Navigate to **AWS Console > VPC > Your VPCs > Create VPC**.

**Settings:**

* Name: `valohai-vpc`
* IPv4 CIDR: `10.0.0.0/16`
* No IPv6 CIDR
* Tenancy: Default
* Tags: Add `Key=valohai, Value=1`

### Create Subnets

Create one subnet per availability zone in your region.

Navigate to **VPC > Subnets > Create subnet**.

**Example for a region with 4 zones:**

| Name               | Availability Zone | IPv4 CIDR      |
| ------------------ | ----------------- | -------------- |
| `valohai-subnet-1` | `<region>a`       | `10.0.0.0/20`  |
| `valohai-subnet-2` | `<region>b`       | `10.0.16.0/20` |
| `valohai-subnet-3` | `<region>c`       | `10.0.32.0/20` |
| `valohai-subnet-4` | `<region>d`       | `10.0.48.0/20` |

Add `Key=valohai, Value=1` tag to each subnet.

### Create Internet Gateway

Navigate to **VPC > Internet Gateways > Create internet gateway**.

**Settings:**

* Name: `valohai-igw`
* Tags: Add `Key=valohai, Value=1`

After creation, attach it to `valohai-vpc`:

* Actions > Attach to VPC > Select `valohai-vpc`

### Configure Route Table

Navigate to **VPC > Route Tables**.

Find the main route table for `valohai-vpc` and rename it to `valohai-rt`.

Edit routes to add:

| Destination   | Target        |
| ------------- | ------------- |
| `10.0.0.0/16` | local         |
| `0.0.0.0/0`   | `valohai-igw` |

Add `Key=valohai, Value=1` tag to the route table.

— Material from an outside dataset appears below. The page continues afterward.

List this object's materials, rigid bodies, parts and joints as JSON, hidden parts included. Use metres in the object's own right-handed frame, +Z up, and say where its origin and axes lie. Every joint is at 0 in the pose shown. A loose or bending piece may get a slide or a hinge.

## Step 3: Create Security Groups

### valohai-sg-workers

Navigate to **EC2 > Security Groups > Create security group**.

**Basic details:**

* Name: `valohai-sg-workers`
* Description: Security group for Valohai worker instances
* VPC: `valohai-vpc`

**Inbound rules:**

* None by default (add SSH from your IP if needed for debugging)

**Outbound rules:**

* Type: All traffic
* Destination: `0.0.0.0/0`

**Tags:** Add `Key=valohai, Value=1`

### valohai-sg-queue

**Basic details:**

* Name: `valohai-sg-queue`
* Description: Security group for Valohai queue instance
* VPC: `valohai-vpc`

**Inbound rules:**

| Type       | Protocol | Port  | Source               | Description                        |
| ---------- | -------- | ----- | -------------------- | ---------------------------------- |
| Custom TCP | TCP      | 80    | `0.0.0.0/0`          | Let's Encrypt HTTP challenge       |
| Custom TCP | TCP      | 63790 | `34.248.245.191/32`  | Redis from app.valohai.com         |
| Custom TCP | TCP      | 63790 | `63.34.156.112/32`   | Redis from Valohai scaling service |
| Custom TCP | TCP      | 63790 | `valohai-sg-workers` | Redis from workers                 |

**Outbound rules:**

* Type: All traffic
* Destination: `0.0.0.0/0`

**Tags:** Add `Key=valohai, Value=1`

## Step 4: Create Secrets Manager Secret

Navigate to **AWS Console > Secrets Manager > Store a new secret**.

**Secret type:**

* Other type of secret

**Key/value:**

* Plaintext tab
* Generate a strong password with uppercase, lowercase letters, and numbers (no special characters)

**Secret name:** `valohai_redis_server`

**Tags:** Add `Key=valohai, Value=1`

**Rotation:** Disable automatic rotation

Save the secret and note the password for the next step.

## Step 5: Allocate Elastic IP

Navigate to **EC2 > Elastic IPs > Allocate Elastic IP address**.

**Settings:**

* Network Border Group: Default
* Public IPv4 address pool: Amazon's pool of IPv4 addresses
* Tags: `Name=valohai-ip-queue`, `Key=valohai, Value=1`

Allocate the IP. You'll associate it with the queue instance in the next step.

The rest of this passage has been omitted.